The coalition will be the third such arrangement for the three parties under Merkel since 2005. The vote comes 161 days after the September 24 elections, ending the longest coalition-formation period in post-war Germany.

The SPD's decision to form a coalition with the CDU and CSU also makes the anti-immigrant and populist Alternative for Germany (AfD) the largest opposition party in the German parliament, the Bundestag.

In 2013, when SPD members voted on forming a grand coalition, 76 per cent voted in favour.

Merkel's attempt to form a new grand coalition with the SPD was launched after her bid to form a so-called Jamaica coalition with the Greens and the pro-business Free Democrats (FDP) collapsed in November.

Just over 78 per cent of the SPD's 463,723 registered members cast valid ballots in the vote.
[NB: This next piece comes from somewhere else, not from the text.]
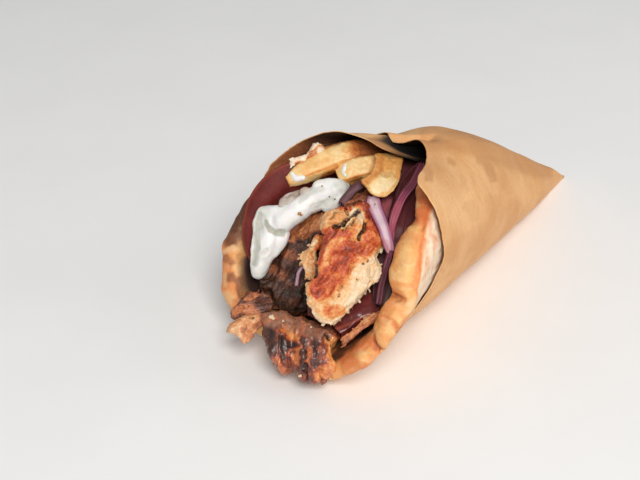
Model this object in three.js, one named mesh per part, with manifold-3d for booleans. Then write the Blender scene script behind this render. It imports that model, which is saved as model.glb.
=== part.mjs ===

The SPD youth wing, the Jusos, under the leadership of Kevin Kuehnert, had campaigned for a no-vote, insisting the party go into opposition to regroup after falling to its worst electoral performance since 1932.

Under the new coalition deal, Germany will spend 46 billion euros (57 billion dollars) on increased pensions, housing, scaling up broadband internet in the countryside and education, all policies with the stamp of the SPD on them.

There will also be tax cuts, along with restrictions on companies offering only repeated short-term rather than permanent contracts to workers. Local authorities will receive greater funding and autonomy.

The Bundestag is set to convene on March 14 to vote in the new chancellor - certain to be Merkel. This will be her fourth term as chancellor.